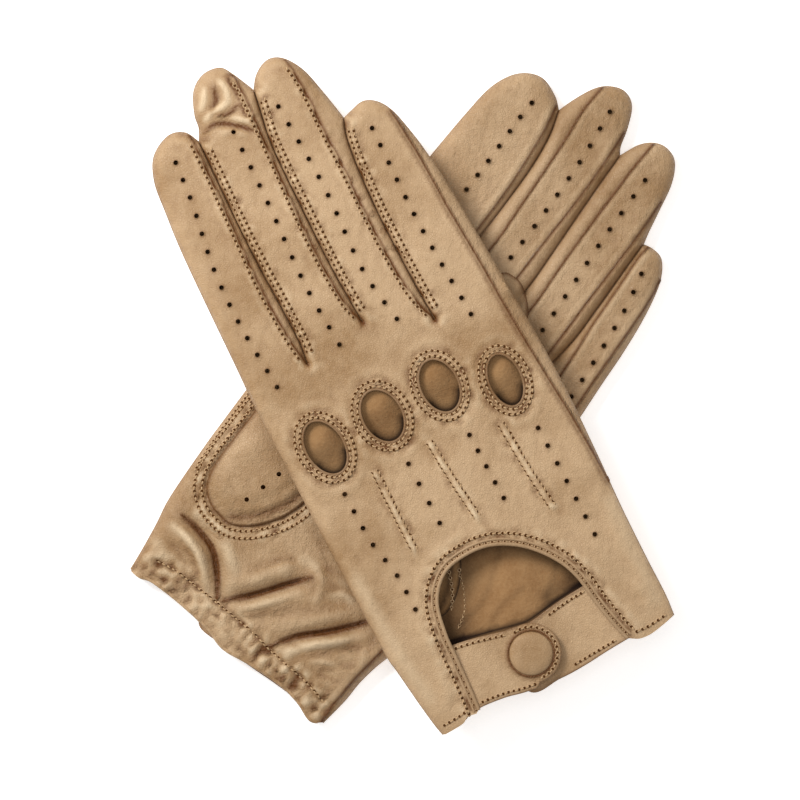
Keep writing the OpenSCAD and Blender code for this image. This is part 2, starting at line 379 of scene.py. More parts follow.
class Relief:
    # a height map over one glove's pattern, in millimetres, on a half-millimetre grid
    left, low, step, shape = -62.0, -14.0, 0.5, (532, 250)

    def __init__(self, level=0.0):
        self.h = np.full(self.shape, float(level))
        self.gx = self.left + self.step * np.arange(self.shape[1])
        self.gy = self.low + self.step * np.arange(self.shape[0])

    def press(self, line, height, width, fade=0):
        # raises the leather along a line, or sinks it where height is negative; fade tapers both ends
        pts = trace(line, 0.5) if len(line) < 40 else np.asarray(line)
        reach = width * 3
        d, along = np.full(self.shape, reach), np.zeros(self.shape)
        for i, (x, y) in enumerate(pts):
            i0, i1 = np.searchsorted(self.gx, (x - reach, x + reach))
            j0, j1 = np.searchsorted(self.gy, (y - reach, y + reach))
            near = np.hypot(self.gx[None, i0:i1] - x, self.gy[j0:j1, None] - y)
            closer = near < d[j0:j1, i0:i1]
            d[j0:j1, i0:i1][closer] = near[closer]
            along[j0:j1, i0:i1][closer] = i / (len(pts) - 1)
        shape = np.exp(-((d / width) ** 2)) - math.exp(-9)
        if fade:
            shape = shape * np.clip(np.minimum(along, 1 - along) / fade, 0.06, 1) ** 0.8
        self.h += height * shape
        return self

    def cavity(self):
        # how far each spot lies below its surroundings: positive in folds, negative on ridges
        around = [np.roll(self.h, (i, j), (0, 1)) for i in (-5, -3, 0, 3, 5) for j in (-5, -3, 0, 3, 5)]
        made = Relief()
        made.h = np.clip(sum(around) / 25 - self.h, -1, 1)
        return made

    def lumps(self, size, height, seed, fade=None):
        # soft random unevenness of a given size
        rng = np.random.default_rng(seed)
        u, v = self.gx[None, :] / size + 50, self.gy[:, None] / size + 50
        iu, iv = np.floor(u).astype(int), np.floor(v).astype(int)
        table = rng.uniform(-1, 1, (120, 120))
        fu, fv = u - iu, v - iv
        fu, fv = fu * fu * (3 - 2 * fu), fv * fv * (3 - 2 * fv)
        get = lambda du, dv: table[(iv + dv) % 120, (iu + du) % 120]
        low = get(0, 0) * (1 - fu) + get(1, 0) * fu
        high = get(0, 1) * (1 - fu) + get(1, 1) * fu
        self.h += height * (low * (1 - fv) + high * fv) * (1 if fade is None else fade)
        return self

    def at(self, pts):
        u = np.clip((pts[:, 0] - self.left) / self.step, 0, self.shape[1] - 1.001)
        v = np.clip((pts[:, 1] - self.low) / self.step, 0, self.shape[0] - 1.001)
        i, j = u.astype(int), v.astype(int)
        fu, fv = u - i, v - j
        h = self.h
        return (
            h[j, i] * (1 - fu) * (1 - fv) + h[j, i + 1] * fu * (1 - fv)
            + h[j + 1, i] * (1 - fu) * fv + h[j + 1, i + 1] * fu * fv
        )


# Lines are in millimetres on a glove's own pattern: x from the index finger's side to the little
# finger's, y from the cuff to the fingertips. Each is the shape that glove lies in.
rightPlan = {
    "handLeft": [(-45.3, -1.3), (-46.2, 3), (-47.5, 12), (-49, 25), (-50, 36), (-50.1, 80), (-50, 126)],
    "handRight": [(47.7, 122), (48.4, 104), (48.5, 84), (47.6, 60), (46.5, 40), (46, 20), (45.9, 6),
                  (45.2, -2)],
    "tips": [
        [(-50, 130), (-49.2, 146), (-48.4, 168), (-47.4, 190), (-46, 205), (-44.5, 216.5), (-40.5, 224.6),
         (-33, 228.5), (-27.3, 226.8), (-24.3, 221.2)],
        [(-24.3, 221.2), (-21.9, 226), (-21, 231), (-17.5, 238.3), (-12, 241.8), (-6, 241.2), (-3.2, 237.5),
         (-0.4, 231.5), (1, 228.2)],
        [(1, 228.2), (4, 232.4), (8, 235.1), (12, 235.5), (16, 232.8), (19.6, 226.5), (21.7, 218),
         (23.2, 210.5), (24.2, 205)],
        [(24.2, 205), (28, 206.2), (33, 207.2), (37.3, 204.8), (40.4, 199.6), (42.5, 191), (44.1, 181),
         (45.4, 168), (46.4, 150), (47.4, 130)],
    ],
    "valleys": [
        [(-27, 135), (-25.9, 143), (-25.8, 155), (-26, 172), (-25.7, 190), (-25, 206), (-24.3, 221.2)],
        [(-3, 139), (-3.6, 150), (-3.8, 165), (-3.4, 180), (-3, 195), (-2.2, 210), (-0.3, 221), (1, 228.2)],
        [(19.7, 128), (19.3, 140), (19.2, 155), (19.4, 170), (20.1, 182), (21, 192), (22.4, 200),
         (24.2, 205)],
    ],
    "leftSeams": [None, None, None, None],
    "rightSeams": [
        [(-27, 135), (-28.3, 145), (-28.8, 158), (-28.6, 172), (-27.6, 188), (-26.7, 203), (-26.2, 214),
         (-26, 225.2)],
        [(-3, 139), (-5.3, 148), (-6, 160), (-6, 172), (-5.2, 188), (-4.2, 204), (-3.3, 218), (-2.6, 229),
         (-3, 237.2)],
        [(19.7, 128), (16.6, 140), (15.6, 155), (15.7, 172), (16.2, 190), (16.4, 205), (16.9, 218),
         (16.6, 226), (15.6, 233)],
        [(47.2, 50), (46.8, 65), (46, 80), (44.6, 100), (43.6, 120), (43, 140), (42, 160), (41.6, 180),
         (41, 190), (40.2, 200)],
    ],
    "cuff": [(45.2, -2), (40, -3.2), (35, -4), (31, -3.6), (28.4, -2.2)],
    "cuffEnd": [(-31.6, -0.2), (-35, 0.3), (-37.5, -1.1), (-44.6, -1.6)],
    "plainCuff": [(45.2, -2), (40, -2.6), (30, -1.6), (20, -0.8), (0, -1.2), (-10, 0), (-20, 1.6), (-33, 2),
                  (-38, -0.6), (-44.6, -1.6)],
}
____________
Direction ::
Using the material above, quote the first line and each line after it, stopping at and including the line that holds "self.gy = self.low".

Exercise result ::
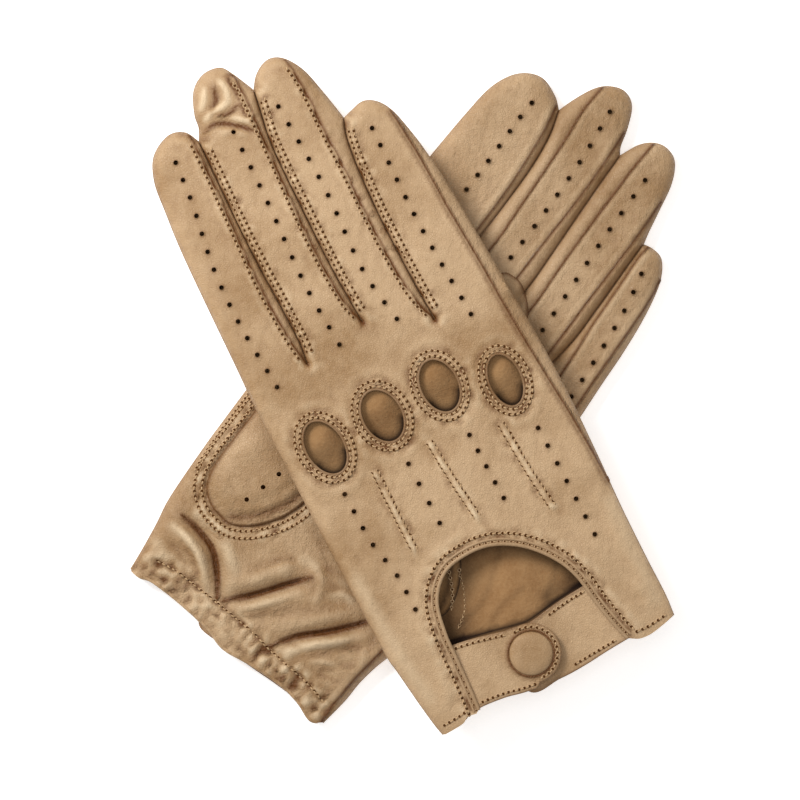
Keep writing the OpenSCAD and Blender code for this image. This is part 2, starting at line 379 of scene.py. More parts follow.
class Relief:
    # a height map over one glove's pattern, in millimetres, on a half-millimetre grid
    left, low, step, shape = -62.0, -14.0, 0.5, (532, 250)

    def __init__(self, level=0.0):
        self.h = np.full(self.shape, float(level))
        self.gx = self.left + self.step * np.arange(self.shape[1])
        self.gy = self.low + self.step * np.arange(self.shape[0])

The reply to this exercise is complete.